■ LISTING
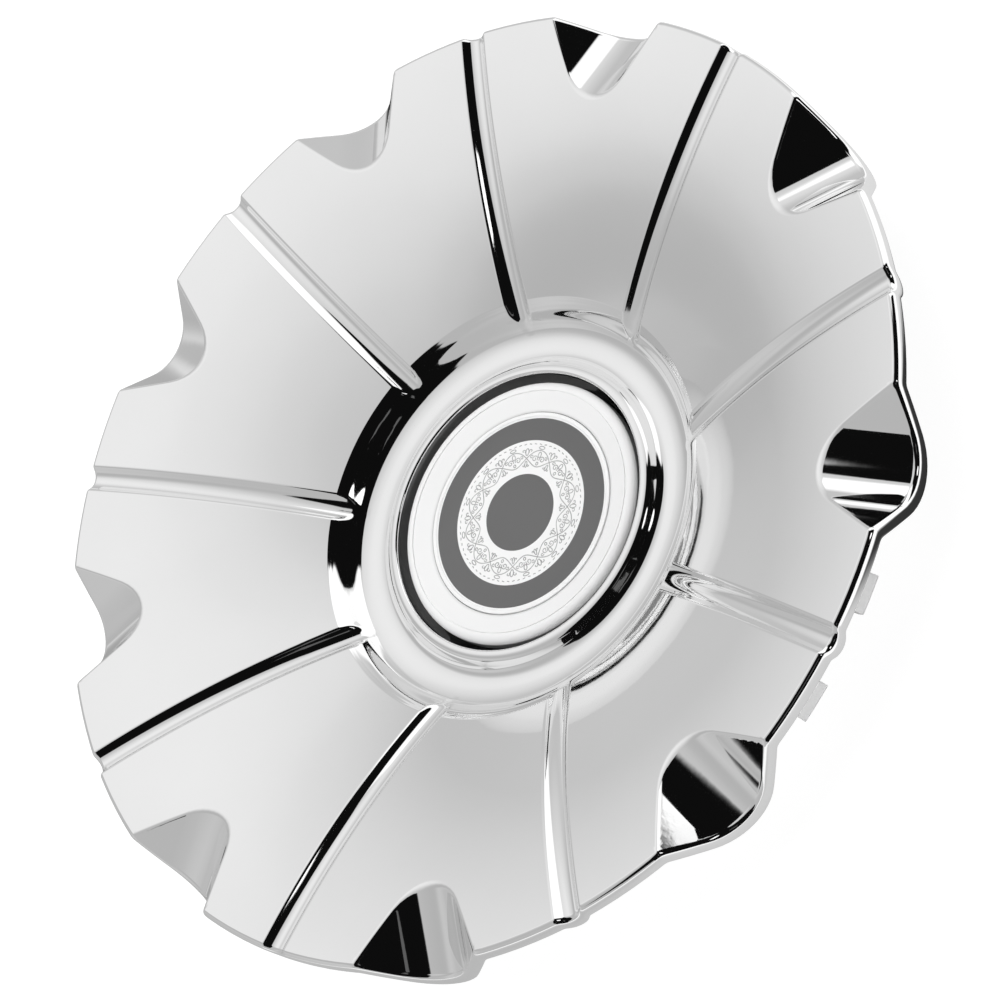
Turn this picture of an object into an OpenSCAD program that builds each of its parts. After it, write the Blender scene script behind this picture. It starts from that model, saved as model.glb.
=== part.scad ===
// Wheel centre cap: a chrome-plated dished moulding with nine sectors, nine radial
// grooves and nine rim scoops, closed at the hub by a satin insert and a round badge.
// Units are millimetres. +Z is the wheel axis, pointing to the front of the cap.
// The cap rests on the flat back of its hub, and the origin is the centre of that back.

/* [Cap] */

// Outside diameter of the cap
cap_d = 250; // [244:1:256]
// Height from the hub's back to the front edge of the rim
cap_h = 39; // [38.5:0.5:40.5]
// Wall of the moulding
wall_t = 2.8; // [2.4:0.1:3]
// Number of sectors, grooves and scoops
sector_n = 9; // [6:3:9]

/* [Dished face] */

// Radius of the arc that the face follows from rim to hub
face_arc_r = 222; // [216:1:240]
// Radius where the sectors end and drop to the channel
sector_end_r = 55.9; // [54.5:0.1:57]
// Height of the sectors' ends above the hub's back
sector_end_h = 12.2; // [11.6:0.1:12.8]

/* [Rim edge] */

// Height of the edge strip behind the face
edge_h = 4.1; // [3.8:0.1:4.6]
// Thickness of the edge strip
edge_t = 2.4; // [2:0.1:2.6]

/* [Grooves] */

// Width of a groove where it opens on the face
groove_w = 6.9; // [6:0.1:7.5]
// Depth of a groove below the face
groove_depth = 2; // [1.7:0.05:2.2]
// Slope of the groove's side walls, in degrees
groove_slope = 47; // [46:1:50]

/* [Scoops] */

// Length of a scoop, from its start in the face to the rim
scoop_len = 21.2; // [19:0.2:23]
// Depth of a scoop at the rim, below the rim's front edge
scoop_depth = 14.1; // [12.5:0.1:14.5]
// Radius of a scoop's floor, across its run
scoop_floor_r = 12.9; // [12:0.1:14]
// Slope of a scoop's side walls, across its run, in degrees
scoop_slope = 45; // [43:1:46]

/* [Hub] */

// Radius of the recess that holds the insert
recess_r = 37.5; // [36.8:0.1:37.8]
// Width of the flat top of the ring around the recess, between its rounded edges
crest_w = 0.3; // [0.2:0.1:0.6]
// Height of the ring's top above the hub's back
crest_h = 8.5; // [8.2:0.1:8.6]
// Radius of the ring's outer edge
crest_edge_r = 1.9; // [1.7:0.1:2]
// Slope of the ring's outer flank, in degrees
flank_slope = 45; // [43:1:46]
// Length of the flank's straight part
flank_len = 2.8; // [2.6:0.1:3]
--
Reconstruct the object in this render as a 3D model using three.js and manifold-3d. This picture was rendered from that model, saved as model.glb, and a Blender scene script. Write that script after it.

■ EXERCISE GOAL
Give again only the lines that run from the line with "Turn this picture" to the line with "sector_end_h = 12.2; // [11.6:0.1:12.8]". Include both of those lines exactly as written.

■ EXERCISE RESULT
Turn this picture of an object into an OpenSCAD program that builds each of its parts. After it, write the Blender scene script behind this picture. It starts from that model, saved as model.glb.
=== part.scad ===
// Wheel centre cap: a chrome-plated dished moulding with nine sectors, nine radial
// grooves and nine rim scoops, closed at the hub by a satin insert and a round badge.
// Units are millimetres. +Z is the wheel axis, pointing to the front of the cap.
// The cap rests on the flat back of its hub, and the origin is the centre of that back.

/* [Cap] */

// Outside diameter of the cap
cap_d = 250; // [244:1:256]
// Height from the hub's back to the front edge of the rim
cap_h = 39; // [38.5:0.5:40.5]
// Wall of the moulding
wall_t = 2.8; // [2.4:0.1:3]
// Number of sectors, grooves and scoops
sector_n = 9; // [6:3:9]

/* [Dished face] */

// Radius of the arc that the face follows from rim to hub
face_arc_r = 222; // [216:1:240]
// Radius where the sectors end and drop to the channel
sector_end_r = 55.9; // [54.5:0.1:57]
// Height of the sectors' ends above the hub's back
sector_end_h = 12.2; // [11.6:0.1:12.8]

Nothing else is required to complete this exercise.